[arch-general] [arch-dev-public] Trimming down our default kernel configuration
Genes Lists
lists at sapience.com
Fri Mar 28 14:36:16 EDT 2014
On 03/28/2014 09:12 AM, Daniel Micay wrote:
>
...
>
> Security needs to be simple, predictable and well understood. It needs
> to be provably correct and easily audited. SELinux is none of these
> things. I don't really understand why a distribution striving for
> simplicity would ever enable it.
I think the above is a tad misleading.
While we don't yet have user space tools - which was I believe a key, if
not critical, point Thomas was making - selinux is very useful and adds
a strong security layer. The kernel code is well audited and well
tested in real world too. Just not by us Arch folks - at least today -
without the user space and policy support in core.
I cannot speak for AppArmor, but I do recall when the big debate to
include it in mainline or not was going on, that Linus was a big
proponent of using both together.
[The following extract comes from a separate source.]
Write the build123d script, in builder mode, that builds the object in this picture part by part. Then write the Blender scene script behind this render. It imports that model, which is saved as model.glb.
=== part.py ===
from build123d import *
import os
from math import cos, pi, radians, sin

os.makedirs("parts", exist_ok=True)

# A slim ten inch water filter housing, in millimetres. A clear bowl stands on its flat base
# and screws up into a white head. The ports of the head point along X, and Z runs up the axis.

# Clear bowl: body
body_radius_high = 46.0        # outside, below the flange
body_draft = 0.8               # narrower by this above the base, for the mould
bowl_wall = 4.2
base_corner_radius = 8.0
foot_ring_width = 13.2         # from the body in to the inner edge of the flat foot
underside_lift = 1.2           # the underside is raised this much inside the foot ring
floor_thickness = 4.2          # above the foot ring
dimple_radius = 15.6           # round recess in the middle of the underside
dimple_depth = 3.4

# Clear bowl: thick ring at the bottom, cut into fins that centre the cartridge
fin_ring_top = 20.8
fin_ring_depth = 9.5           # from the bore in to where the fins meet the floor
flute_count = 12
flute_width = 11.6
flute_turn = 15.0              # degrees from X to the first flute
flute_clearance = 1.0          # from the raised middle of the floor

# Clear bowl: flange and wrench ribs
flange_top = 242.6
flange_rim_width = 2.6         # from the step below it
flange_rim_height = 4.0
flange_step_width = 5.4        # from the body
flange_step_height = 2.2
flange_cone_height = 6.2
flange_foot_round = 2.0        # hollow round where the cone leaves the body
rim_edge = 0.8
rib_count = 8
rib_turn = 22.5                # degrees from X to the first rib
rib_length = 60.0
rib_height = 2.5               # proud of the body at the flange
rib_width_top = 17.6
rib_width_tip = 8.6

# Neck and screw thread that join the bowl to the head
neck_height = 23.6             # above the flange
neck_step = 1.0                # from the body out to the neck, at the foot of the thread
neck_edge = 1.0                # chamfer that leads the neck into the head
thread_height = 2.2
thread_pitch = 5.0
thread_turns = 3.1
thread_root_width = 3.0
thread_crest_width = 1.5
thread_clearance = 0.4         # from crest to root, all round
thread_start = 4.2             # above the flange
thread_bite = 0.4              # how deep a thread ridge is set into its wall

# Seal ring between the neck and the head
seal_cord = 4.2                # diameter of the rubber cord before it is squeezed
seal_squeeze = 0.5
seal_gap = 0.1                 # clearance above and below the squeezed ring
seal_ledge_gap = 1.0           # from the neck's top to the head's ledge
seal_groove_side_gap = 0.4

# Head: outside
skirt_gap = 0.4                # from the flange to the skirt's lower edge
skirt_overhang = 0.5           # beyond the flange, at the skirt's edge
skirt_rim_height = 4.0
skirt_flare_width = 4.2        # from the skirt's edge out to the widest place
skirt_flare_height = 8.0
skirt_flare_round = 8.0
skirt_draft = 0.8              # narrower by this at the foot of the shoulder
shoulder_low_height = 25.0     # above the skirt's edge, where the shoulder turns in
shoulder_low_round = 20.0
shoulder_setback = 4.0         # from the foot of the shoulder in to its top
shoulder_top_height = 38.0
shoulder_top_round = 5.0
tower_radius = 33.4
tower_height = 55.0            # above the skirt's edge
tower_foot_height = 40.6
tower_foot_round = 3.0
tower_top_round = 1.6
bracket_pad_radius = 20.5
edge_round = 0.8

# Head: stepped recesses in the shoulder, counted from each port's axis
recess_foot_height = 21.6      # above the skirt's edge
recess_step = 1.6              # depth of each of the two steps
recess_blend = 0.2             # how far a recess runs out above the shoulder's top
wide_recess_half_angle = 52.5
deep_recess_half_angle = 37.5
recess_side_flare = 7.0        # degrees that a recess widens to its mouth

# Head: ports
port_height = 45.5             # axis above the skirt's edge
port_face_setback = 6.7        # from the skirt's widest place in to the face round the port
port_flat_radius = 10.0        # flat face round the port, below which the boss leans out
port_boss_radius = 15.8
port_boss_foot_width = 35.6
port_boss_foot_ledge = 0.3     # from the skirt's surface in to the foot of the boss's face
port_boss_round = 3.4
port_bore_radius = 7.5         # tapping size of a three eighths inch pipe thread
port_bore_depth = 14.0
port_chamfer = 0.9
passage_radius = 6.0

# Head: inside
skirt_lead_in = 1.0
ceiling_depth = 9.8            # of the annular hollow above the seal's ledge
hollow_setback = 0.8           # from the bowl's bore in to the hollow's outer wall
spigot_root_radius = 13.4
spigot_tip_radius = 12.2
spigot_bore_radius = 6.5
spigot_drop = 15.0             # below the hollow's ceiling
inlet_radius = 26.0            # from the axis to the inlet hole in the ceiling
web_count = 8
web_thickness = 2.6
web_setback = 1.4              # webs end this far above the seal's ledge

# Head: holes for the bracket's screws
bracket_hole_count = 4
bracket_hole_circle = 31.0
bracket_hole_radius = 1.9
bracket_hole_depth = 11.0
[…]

Hence, today both are there.
And, it's not only for servers but for laptops as well. In fact newer
versions of Android phones/tablets use selinux enabled in enforcing
mode. So with the right user space policies (redhat has some good base
configs here) selinux could be a strong add for Arch linux in the future
- maybe.
The discussion here, I thought, was whether having it in the stock Arch
kernel offers any value to the community today. As Thomas said - it's
pretty easy to build a custom kernel via abs if you want to work on user
space policy etc.
I would actually like to see Arch have selinux support - it would make
us stronger - but we just don't have the tools and policies today.